San Jose prices still below Silicon Valley hotspots, but up almost $200,000 since 2007
So far this year, the median price for homes sold in San Jose clocked in at $894,613, an increase of nearly $200,000 compared to 10 years ago. The median home sale price in San Jose started its accelerated growth in 2004 and reached its peak in 2006-2007, then hitting its lowest point in 2009 when the median price sank to $399,000.
Fueled by the booming tech sector and struggling with low supply, prices here are expected to continue to grow, though some progress is being made when it comes to building more housing. Add to that Google’s plans to turn downtown San Jose into a transit-centered Google village, and the local market will probably heat up even more in the upcoming years.
Only 8 towns still have a median price under $1 million in 2017
Back in 2007 only one city in the Valley hit a median sale price of over $3 million; 10 years later, there are six cities above this threshold. Furthermore, home buyers could find median sale prices under $1 million in 17 towns in 2007, while only eight towns are still below this level in 2017.
Apart from San Jose, looking for towns where the median sale price is still below $1 million would mean moving out of the heart of the Valley and towards the towns of Fremont, Newark or Union City or else moving south of San Jose in Morgan Hill, San Martin or Gilroy.
Just how long these towns will keep under the $1 million mark remains to be seen since most of them are starting to see bigger advances in prices.
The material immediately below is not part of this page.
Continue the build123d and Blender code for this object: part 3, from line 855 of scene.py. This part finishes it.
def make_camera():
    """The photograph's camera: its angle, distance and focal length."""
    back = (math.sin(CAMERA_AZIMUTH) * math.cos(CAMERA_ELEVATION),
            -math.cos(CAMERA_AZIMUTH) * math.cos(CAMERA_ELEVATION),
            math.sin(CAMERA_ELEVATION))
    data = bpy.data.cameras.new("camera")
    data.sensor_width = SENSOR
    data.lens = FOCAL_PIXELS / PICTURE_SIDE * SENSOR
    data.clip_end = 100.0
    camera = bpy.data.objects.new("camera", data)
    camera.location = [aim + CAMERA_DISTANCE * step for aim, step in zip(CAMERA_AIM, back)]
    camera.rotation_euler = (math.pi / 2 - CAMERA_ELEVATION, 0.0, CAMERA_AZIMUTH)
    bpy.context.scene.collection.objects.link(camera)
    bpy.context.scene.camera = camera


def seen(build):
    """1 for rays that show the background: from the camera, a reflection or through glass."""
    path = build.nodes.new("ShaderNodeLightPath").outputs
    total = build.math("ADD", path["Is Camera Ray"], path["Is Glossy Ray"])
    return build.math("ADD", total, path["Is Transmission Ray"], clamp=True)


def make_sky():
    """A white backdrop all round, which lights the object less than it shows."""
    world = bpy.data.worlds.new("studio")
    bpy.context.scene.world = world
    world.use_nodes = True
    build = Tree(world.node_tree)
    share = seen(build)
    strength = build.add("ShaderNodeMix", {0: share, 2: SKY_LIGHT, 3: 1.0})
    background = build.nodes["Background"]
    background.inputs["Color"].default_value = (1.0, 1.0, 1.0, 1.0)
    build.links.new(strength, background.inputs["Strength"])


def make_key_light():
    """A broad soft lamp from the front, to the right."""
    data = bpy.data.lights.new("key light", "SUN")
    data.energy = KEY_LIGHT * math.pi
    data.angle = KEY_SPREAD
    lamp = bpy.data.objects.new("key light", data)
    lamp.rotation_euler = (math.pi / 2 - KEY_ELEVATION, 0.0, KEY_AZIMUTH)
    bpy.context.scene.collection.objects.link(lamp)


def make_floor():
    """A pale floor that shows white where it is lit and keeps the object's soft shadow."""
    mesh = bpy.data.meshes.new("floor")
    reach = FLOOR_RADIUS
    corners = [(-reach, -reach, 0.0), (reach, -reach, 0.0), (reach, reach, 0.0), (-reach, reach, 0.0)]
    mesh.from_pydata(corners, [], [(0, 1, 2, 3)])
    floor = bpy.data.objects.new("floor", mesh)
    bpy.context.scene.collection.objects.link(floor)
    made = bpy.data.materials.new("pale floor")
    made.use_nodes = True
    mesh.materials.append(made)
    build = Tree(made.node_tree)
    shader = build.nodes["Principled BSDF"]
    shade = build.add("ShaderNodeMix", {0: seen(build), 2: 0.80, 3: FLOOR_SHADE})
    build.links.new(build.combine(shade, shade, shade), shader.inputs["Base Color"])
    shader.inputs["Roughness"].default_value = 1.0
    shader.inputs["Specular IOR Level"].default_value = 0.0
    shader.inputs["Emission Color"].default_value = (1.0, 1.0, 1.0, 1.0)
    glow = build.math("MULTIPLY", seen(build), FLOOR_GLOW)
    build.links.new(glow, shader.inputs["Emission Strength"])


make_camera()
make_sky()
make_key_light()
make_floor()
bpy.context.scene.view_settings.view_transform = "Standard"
Fremont leads the pack with a 48% increase compared to 2007 – that’s an almost $300,000 difference from a median price of $619,000 in 2007 to $915,000 so far in 2017.
Campbell, Santa Clara, Sunnyvale, Belmont, Foster City, Redwood City, San Mateo, and Mountain View were all towns where the median home price kept under $1 million back in 2007. These towns have now crossed the $1 million mark in median sale prices and all of them have seen considerable increases over the past 10 years.
Check out how the median sale price changed from 2007 for all the Silicon Valley towns we covered, in the table below.
|Town||Median price 2007||Median price 2017||Price difference||% difference|
|Los Altos Hills||$2,175,000||$3,900,000||$1,725,000||79.31%|
The median sale prices were calculated based on residential property sales closed. The residential properties included in the stats are single-family homes and condos. Package deals were excluded when calculating median sale prices. 2017 median sale prices were calculated based on data recorded through August 31, 2017.
Median household income data was gathered from the United States Census Bureau.